- Born: 15 January 1971 (age 55) Turin, Piedmont, Italy
- Website: www.waltervolpatto.com

= Walter Volpatto =

Motion Picture Colorist

Walter Volpatto is an American motion picture colourist based in Hollywood, California.

== Career ==
Volpatto grades for some of Hollywood's most visionary directors and cinematographers, such as Francis Ford Coppola (Megalopolis), Christopher Nolan (Dunkirk), Peter Farrelly (Green Book), and Rian Johnson (Star Wars: The Last Jedi).

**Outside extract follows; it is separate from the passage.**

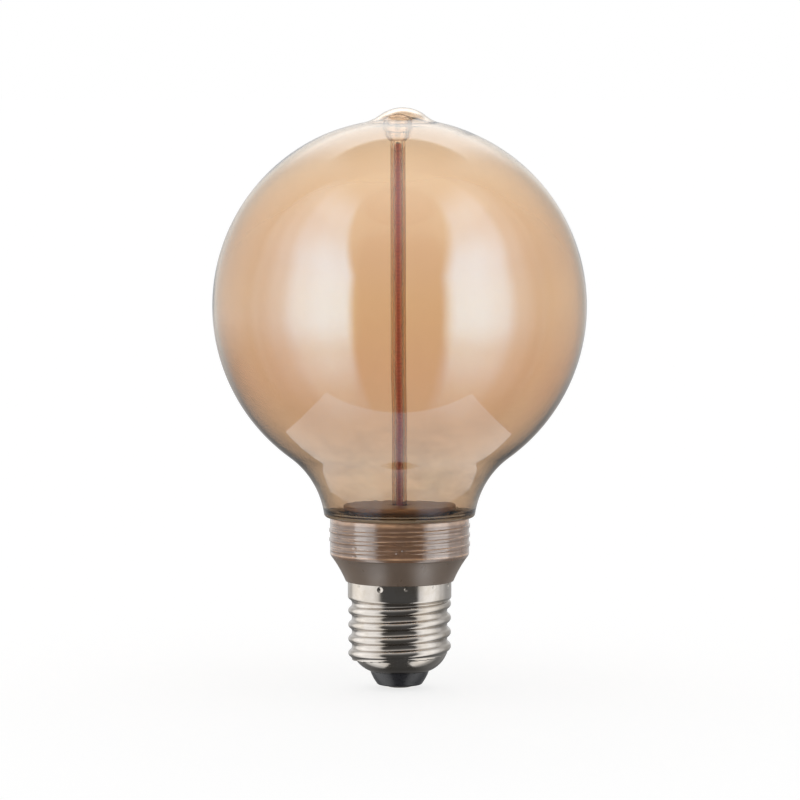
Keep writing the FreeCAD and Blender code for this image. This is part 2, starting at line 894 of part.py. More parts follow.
def make_lug(label, foot, near, far):
    """A metal tab across the bore, under or over the strip's end and out to one wire."""
    body = new_body(label)
    tab = rectangle(0, (near + far) / 2, s.lug_width, far - near)
    raised(body, "tab", [tab], foot, s.lug_thickness)
    lean(body)


def make_filament_wires():
    """The feed wire to the lower lug, and the return wire up behind the strip to the upper lug."""
    drop = tube_foot - board_top + s.board_grip
    for label, reach, end in (("feed_wire", -wire_reach, s.seal_height),
                              ("return_wire", wire_reach, upper_lug_foot)):
        body = new_body(label)
        raised(body, "wire", [], -drop, end + drop, [(0, reach, wire_radius)])
        lean(body)


# Circuit board and what stands on it, in the board's frame with its foot at zero

def make_driver_board():
    """Board with a wide foot for the collar's grooves, and a notch and slit for the fuse resistor."""
    body = new_body("driver_board")
    shoulder = cap_rim + s.board_groove_top - s.fit - board_foot
    head_top = board_top - board_foot
    head = s.board_head_width / 2
    notch = s.notch_width / 2
    notch_height = notch_top - board_foot
    slit = s.slit_width / 2
    slit_end = slit_top - board_foot
    sketch = sketch_on(body, "board_outline", "XZ_Plane", -board_face)
    add_outline(sketch, polygon([
        (notch, 0),
        (board_half_width, 0),
        (board_half_width, shoulder),
        (head, shoulder),
        (head, head_top),
        (-head, head_top),
        (-head, shoulder),
        (-board_half_width, shoulder),
        (-board_half_width, 0),
        (-notch, 0),
        (-notch, notch_height),
        (-slit, notch_height),
        (-slit, slit_end),
        (slit, slit_end),
        (slit, notch_height),
        (notch, notch_height),
    ]))
    pad = body.newObject("PartDesign::Pad", "board")
    pad.Profile = sketch
    pad.Length = s.board_thickness.value
    bind(pad, "Length", s.board_thickness)
    place(body, z=board_foot)


def face_centre(side, thickness):
    """How far from the axis plane the middle of a component on a face of the board lies."""
    return (board_face + s.fit + formula(thickness) / 2) * side


def make_round_component(label, side, offset, rise, diameter, steps):
    """A turned component that stands beside a face of the board."""
    body = new_body(label)
    turned(body, "turning", steps)
    place(body, offset, face_centre(side, diameter), board_foot + rise)
    return body


def make_smoothing_capacitor():
    """Can with the crimp groove near its foot, and two leads bent back to the board."""
    can = s.capacitor_diameter / 2
    rim = can - s.capacitor_rim
    groove = s.capacitor_groove_height
    body = make_round_component("smoothing_capacitor", FRONT, -s.capacitor_offset, s.capacitor_rise,
                                s.capacitor_diameter, polygon([
                                    (0, 0),
                                    (rim, 0),
                                    (can, s.capacitor_rim),
                                    (can, groove - s.capacitor_rim),
                                    (rim, groove),
                                    (can, groove + s.capacitor_rim),
                                    (can, s.capacitor_height - s.capacitor_rim),
                                    (rim, s.capacitor_height),
                                    (0, s.capacitor_height),
                                ]))
    half_spacing = s.capacitor_lead_spacing / 2
    leads = [rectangle(x, can / 2, s.capacitor_lead_width, can)
             for x in (half_spacing, -half_spacing)]
    raised(body, "leads", leads, -s.capacitor_lead_width, s.capacitor_lead_width)


def make_choke():
    """Ferrite bobbin with two flanges, and the copper wound between them."""
    outer = s.choke_diameter / 2
    neck = s.choke_core_diameter / 2
    upper = s.choke_height - s.choke_flange
    make_round_component("choke_core", FRONT, s.choke_offset, s.choke_rise, s.choke_diameter, polygon([
        (0, 0),
        (outer, 0),
        (outer, s.choke_flange),
        (neck, s.choke_flange),
        (neck, upper),
        (outer, upper),
        (outer, s.choke_height),
        (0, s.choke_height),
    ]))
    winding = s.choke_winding_diameter / 2
    make_round_component("choke_winding", FRONT, s.choke_offset, s.choke_rise, s.choke_diameter, polygon([
        (neck + s.fit, s.choke_flange + s.fit),
        (winding, s.choke_flange + s.fit),
        (winding, upper - s.fit),
        (neck + s.fit, upper - s.fit),
    ]))


def make_block(label, side, offset, rise, width, thickness, length):
    """A moulded block on a face of the board; width runs across the board and length up it."""
    body = new_body(label)
    raised(body, "block", [rectangle(0, 0, width, thickness)], 0, length)
    place(body, offset, face_centre(side, thickness), board_foot + rise)
    return body


def add_leads(body, side, count, pitch, width, thickness, length):
    """Flat leads out of both sides of a block, down on the board's face."""
    first = (length - pitch * (count - 1) - s.lead_width) / 2
    plane = (s.lead_thickness - thickness) / 2 * side
    reach = width / 2 + s.lead_reach
    for index in range(count):
        bar = rectangle(0, plane, reach * 2, s.lead_thickness)
        raised(body, "leads_%d" % (index + 1), [bar], first + pitch * index, s.lead_width)


def hung(drop, length):
    """Height above the board's foot of a block whose top lies at a drop below the board's head."""
    return board_top - drop - length - board_foot


def make_board_blocks():
    """Rectifier, driver chip, diode, sense resistors and output capacitor."""
    rectifier = make_block("bridge_rectifier", BACK, -s.rectifier_offset, s.rectifier_rise,
                           s.rectifier_width, s.rectifier_height, s.rectifier_length)
    add_leads(rectifier, BACK, SIZES["rectifier_lead_count"], s.rectifier_lead_pitch,
              s.rectifier_width, s.rectifier_height, s.rectifier_length)
    chip = make_block("driver_chip", BACK, 0, hung(s.chip_drop, s.chip_length),
                      s.chip_width, s.chip_height, s.chip_length)
    add_leads(chip, BACK, SIZES["chip_lead_count"], s.chip_lead_pitch,
              s.chip_width, s.chip_height, s.chip_length)
    make_block("freewheel_diode", BACK, -s.diode_offset, hung(s.diode_drop, s.diode_length),
               s.diode_width, s.diode_height, s.diode_length)
    capacitor_length = s.output_capacitor_height
    make_block("output_capacitor", FRONT, 0, hung(s.output_capacitor_drop, capacitor_length),
               s.output_capacitor_width, s.output_capacitor_depth, capacitor_length)
    for index in range(SIZES["resistor_count"]):
        make_block("sense_resistor_%d" % (index + 1), BACK, s.resistor_offset,
                   s.resistor_rise + s.resistor_spacing * index,
                   s.resistor_width, s.resistor_height, s.resistor_length)


def make_fuse_resistor():
    """Resistor on the axis, one lead down the contact's stem and one up the board's slit."""
    body = new_body("fuse_resistor")
    lead = s.fuse_lead_diameter / 2
    can = s.fuse_diameter / 2
    lead_foot = s.contact_thickness + s.fit
    lead_top = slit_top - s.fit
    turned(body, "resistor", polygon([
        (0, lead_foot),
        (lead, lead_foot),
        (lead, fuse_foot),
        (can, fuse_foot),
        (can, fuse_top),
        (lead, fuse_top),
        (lead, lead_top),
        (0, lead_top),
    ]))
    place(body)


def make_neutral_lead():
    """Wire down the back of the board and out to the inside of the cap."""
    body = new_body("neutral_lead")
    radius = s.neutral_wire_diameter / 2
    bend = s.neutral_wire_bend
    offset = s.neutral_wire_offset
    top = s.neutral_wire_length + bend
    path = sketch_on(body, "wire_path", "XZ_Plane")
    add_outline(path, [
        line(offset, top),
        line(offset, bend),
        arc(offset + bend, 0, bend, 1),
        line(thread_root - s.cap_wall - s.fit * 2, 0),
    ], closed=False)
    section = sketch_on(body, "wire_section", "XY_Plane", top)
    add_disc(section, offset, 0, radius)
    doc.recompute()
    pipe = body.newObject("PartDesign::AdditivePipe", "wire")
    pipe.Profile = section
    pipe.Spine = (path, ["Edge1", "Edge2", "Edge3"])
    height = cap_rim - s.spigot_depth - s.neutral_wire_drop
    place(body, y=board_face + radius + s.fit, z=height)


# Build, check and write

def build():
    make_cap_shell()
    make_cap_insulator()
    make_centre_contact()
    make_collar()
    make_globe_glass()
    make_globe_cement()
    make_stem_platform()
    make_tube_bushing()
    make_filament_tube()
    make_foot_seal()
    make_filament()
    strip_back = -s.filament_depth + s.substrate_thickness / 2
    strip_front = -s.filament_depth - s.substrate_thickness / 2
    make_lug("lower_lug", s.seal_height, -(wire_reach + wire_radius), strip_back)
    make_lug("upper_lug", upper_lug_foot, strip_front, wire_reach + wire_radius)
    make_filament_wires()
    make_driver_board()
    make_smoothing_capacitor()
    make_choke()
    make_board_blocks()
    make_fuse_resistor()
    make_neutral_lead()
    doc.recompute()


def check():
    """Stop at any object that failed, and at any piece that isn't one sound solid."""
    for item in doc.Objects:
        if "Invalid" in item.State or "Error" in item.State:
            raise ValueError("%s failed: %s" % (item.Label, item.State))
    for body in pieces():
        if body.Shape.isNull() or not body.Shape.isValid() or len(body.Shape.Solids) != 1:
            raise ValueError("%s has no sound shape" % body.Label)


def pieces():
    return [item for item in doc.Objects if item.isDerivedFrom("PartDesign::Body")]


def write():
    os.makedirs("parts", exist_ok=True)
    for body in pieces():
        body.Shape.exportStep("parts/%s.step" % body.Label)
        print("%-20s volume %9.2f" % (body.Label, body.Shape.Volume))


build()
check()
write()
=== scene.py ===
# Looks of the globe bulb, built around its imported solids.
# Sizes are in millimetres until a mesh is made; materials, lights and the stage are in metres.
import math

import bpy
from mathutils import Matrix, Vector, noise


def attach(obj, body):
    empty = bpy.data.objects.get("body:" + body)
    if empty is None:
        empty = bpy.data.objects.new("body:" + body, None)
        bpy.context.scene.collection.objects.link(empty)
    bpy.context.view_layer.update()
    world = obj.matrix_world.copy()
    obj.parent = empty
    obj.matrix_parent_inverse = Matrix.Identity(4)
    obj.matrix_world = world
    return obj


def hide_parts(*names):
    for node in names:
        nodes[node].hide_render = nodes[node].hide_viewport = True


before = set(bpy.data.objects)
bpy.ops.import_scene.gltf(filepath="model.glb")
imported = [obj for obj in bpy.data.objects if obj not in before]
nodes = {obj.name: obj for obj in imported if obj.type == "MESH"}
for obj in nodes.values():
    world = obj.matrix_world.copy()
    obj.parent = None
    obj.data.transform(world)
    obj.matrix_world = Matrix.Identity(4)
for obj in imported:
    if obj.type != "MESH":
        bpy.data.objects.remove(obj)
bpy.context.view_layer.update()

MM = 0.001
FRONT = math.radians(270)

# Heights along the axis.
CONTACT_TOP = 0.6
LIP = 4.2
RIM = 27.2
COLLAR_TOP = 43.5
DISC_TOP = 46.9
TUBE_FOOT = 42.13

# Screw cap.
BAND = 13.2
BAND_FOOT = 23.0
BAND_TAPER = 1.3
CREST = 13.1
ROOT = 12.1
PITCH = 3.629
THREAD_START = 8.7
LIP_RADIUS = 7.6
DOME_TOP = 8.8
DOME_RADIUS = 7.5
THREAD_LOW = DOME_TOP - 3.4
THREAD_HIGH = BAND_FOOT + 0.6
CAP_FILLET = 0.16
CAP_WALL = 0.35

# Collar.
SPIGOT = 12.82
RING = 17.7
RING_FOOT = 34.4
CONE_TOP = 33.6
RIDGE_PITCH = 2.35
RIDGE_TURNS = 2.9
RIDGE_START = 35.5
RIDGE_HEIGHT = 0.24
RIDGE_HALF_WIDTH = 0.56
RIDGE_HALF_CREST = 0.32
RIDGE_GAP_TOP = 38.6

# Globe, and its foot turned into the collar. SWEEP is the radius of the neck's hollow curve,
# FLANK that of the hollow curve beside the nipple, and TIP that of the nipple's dome.
SPHERE = 47.5
WALL = 0.9
SWEEP = 22.0
WAIST = 19.0
WAIST_DROP = 2.4
BEAD = 1.0
NIPPLE = 2.8
TIP = 9.5
FLANK = 9.0
NIPPLE_SHIFT = 0.75
SHIFT_FOOT = 140.0
SHIFT_TOP = 146.5
FOOT_END = 36.63
FOOT_TOP = COLLAR_TOP + 0.03
FOOT_OUTER = 16.4
FOOT_INNER = 15.5
FOOT_TINT_TOP = 44.7

# Filament tube.
TUBE_LEAN = math.radians(0.26)
TUBE_LENGTH = 96.888
TUBE = 1.9
BORE = 0.95

# Crimp marks round the cap's rim: angle from the front, height, radius and depth.
DIMPLES = [
    (-52, 26.4, 0.55, 0.14), (-22, 26.15, 0.72, 0.26), (7, 26.35, 0.6, 0.17), (41, 26.5, 0.5, 0.13),
    (69, 26.4, 0.75, 0.22), (99, 26.3, 0.7, 0.2), (128, 26.4, 0.6, 0.16), (159, 26.2, 0.75, 0.24),
    (-170, 26.4, 0.6, 0.18), (-141, 26.4, 0.6, 0.15), (-111, 26.3, 0.7, 0.2), (-82, 26.4, 0.6, 0.18),
]

# Small pits in the collar's ring, given in the same way.
PITS = [(-40.0, 36.8, 0.38, 0.22), (-40.0, 34.75, 0.36, 0.22), (2.4, 36.6, 0.4, 0.2)]

# Sockets of a node that mixes two colours.
FIRST_COLOUR = 6
SECOND_COLOUR = 7
MIXED_COLOUR = 2

# Floor: its glow and the light that its grey scatters add up to the white of the world.
FLOOR_HALF = 9
FLOOR_DROP = 0.0002
FLOOR_GREY = 0.36
FLOOR_GLOW = 0.75

# Soft lights; above an elevation, in radians, they may lean outwards.
BOX_DISTANCE = 1.6
BOX_MIDDLE = 0.09
BOX_LENGTH = 10.0
BOX_LEAN_FROM = 0.35


# Meshes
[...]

Volpatto has received awards and nominations from the Hollywood Professional Association for Outstanding Color Grading awards for Winning Time: The Rise of the Lakers Dynasty (2023), Sweet Tooth (2021) and Green Book (2019). He also earned FilmLight Color Award nominations for Winning Time (2022, 2023). His wide-ranging credits include such memorable features as Hustlers, Red Notice, Moonfall, Rampage, Interstellar, San Andreas, Bad Moms, Independence Day: Resurgence, and The Master.

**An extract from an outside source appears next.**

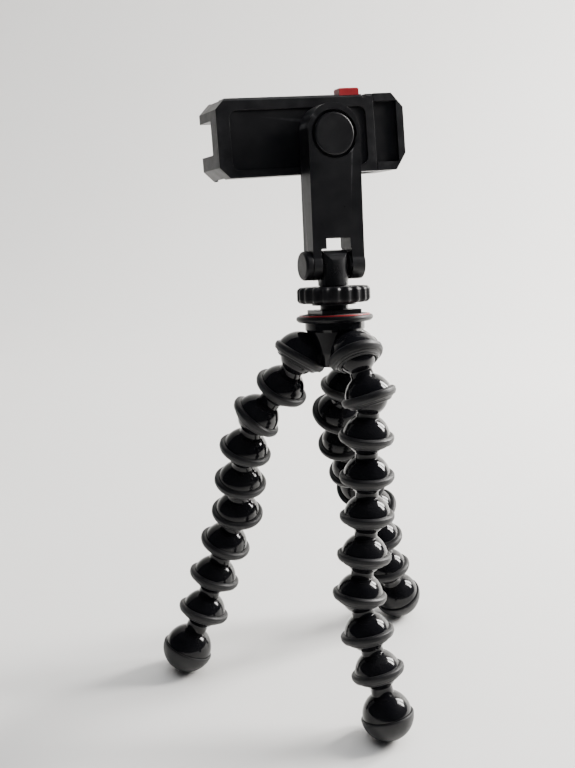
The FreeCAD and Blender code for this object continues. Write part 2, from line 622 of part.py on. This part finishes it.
def assemble():
    """Every node's shape in the row frame, and the shift that centred the whole on the origin."""
    shapes = {}
    groups = ((HUB_NODES, hub_placement()), (STEM_NODES, head_placement()), (ARM_NODES, arm_placement()),
              (CLAMP_NODES, clamp_placement()))
    for nodes, placement in groups:
        for name, make in nodes.items():
            shapes[name] = placed(make(), placement)
    link = Part.makeCompound([link_body(), grip_ring(-LINK_PITCH)])
    core, rubber = foot_core(), foot_rubber()
    for leg in LEGS:
        pivots, ways = leg_chain(leg)
        for i in range(len(pivots) - 1):
            shapes[f"{leg}_link_{i + 1}"] = placed(link, link_placement(pivots[i], ways[i]))
        last = link_placement(pivots[-1], ways[-1])
        shapes[f"{leg}_foot_core"] = placed(core, last)
        shapes[f"{leg}_foot_rubber"] = placed(rubber, last)
    whole = FreeCAD.BoundBox()
    for shape in shapes.values():
        whole.add(shape.optimalBoundingBox(False))
    shift = Vector(-whole.Center.x, -whole.Center.y, 0)
    for name in shapes:
        shapes[name] = placed(shapes[name], Placement(shift, Rotation()))
    return shapes, shift


def main():
    os.makedirs("parts", exist_ok=True)
    shapes, shift = assemble()
    for name, shape in shapes.items():
        if not shape.isValid():
            print("not valid:", name)
        shape.exportStep(f"parts/{name}.step")
    print(len(shapes), "nodes, shift", shift)


main()
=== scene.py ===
"""Looks of the phone clamp on its three-legged ball-link tripod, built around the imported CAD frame.

Sizes in the profiles are millimetres; every mesh is made in metres in its own local frame:
  link frame  origin at the stud ball's centre, the link hanging down -Z
  head frame  origin between the hub's three sockets, Z up the column, X along the arm's hinge
place() then moves a mesh from its local frame into the CAD frame.
"""
import json
import math

import bmesh
import bpy
import numpy as np
from mathutils import Matrix, Vector

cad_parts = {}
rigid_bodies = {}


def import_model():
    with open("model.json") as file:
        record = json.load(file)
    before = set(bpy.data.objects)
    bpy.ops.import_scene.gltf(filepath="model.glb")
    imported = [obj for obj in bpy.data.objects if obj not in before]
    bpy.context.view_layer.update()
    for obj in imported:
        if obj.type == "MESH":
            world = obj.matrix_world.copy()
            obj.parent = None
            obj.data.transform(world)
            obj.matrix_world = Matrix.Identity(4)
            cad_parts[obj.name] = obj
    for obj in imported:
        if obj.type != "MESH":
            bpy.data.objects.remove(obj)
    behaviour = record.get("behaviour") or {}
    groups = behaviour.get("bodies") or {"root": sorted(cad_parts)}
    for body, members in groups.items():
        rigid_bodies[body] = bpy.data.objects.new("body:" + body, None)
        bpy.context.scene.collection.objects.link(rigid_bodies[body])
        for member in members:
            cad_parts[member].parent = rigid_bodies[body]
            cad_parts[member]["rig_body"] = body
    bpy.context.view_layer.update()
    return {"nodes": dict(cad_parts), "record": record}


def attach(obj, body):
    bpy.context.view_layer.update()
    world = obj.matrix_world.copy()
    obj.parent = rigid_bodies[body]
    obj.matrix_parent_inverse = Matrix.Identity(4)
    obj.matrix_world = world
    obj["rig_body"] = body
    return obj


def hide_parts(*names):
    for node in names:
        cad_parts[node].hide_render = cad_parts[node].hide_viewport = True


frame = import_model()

MM = 0.001
RECORD = frame["record"]
JOINTS = {joint["name"]: joint for joint in RECORD["behaviour"]["joints"]}
LEGS = ("right", "left", "rear")


# ---------------------------------------------------------------- materials
# The mix node's colour sockets by number, because its names are shared by its other data types.
MIX_A, MIX_B, MIX_RESULT = 6, 7, 2
DUST = (0.32, 0.31, 0.30)


def shader(name):
    """A new material with its node tree and its Principled shader."""
    mat = bpy.data.materials.new(name)
    mat.use_nodes = True
    tree = mat.node_tree
    return mat, tree, tree.nodes["Principled BSDF"]


def node(tree, kind, **inputs):
    """A new node whose sockets, or failing that its settings, take the given values."""
    made = tree.nodes.new(kind)
    for key, value in inputs.items():
        if key in made.inputs:
            made.inputs[key].default_value = value
        else:
            setattr(made, key, value)
    return made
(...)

An Academy of Motion Picture Arts and Sciences Member, and Associate Member of the ASC, Volpatto is also a consultant to the Academy Science and Technology Council, including the academy's case study in film-to-digital reformatting and remastering using ACES, (the Academy Color Encoding System), featuring Marcus Dillistone's Royal Premiered film, The Troop.

In November 2023, Volpatto joined Hollywood postproduction facility Picture Shop, having previously been at Company 3, EFilm, and Fotokem.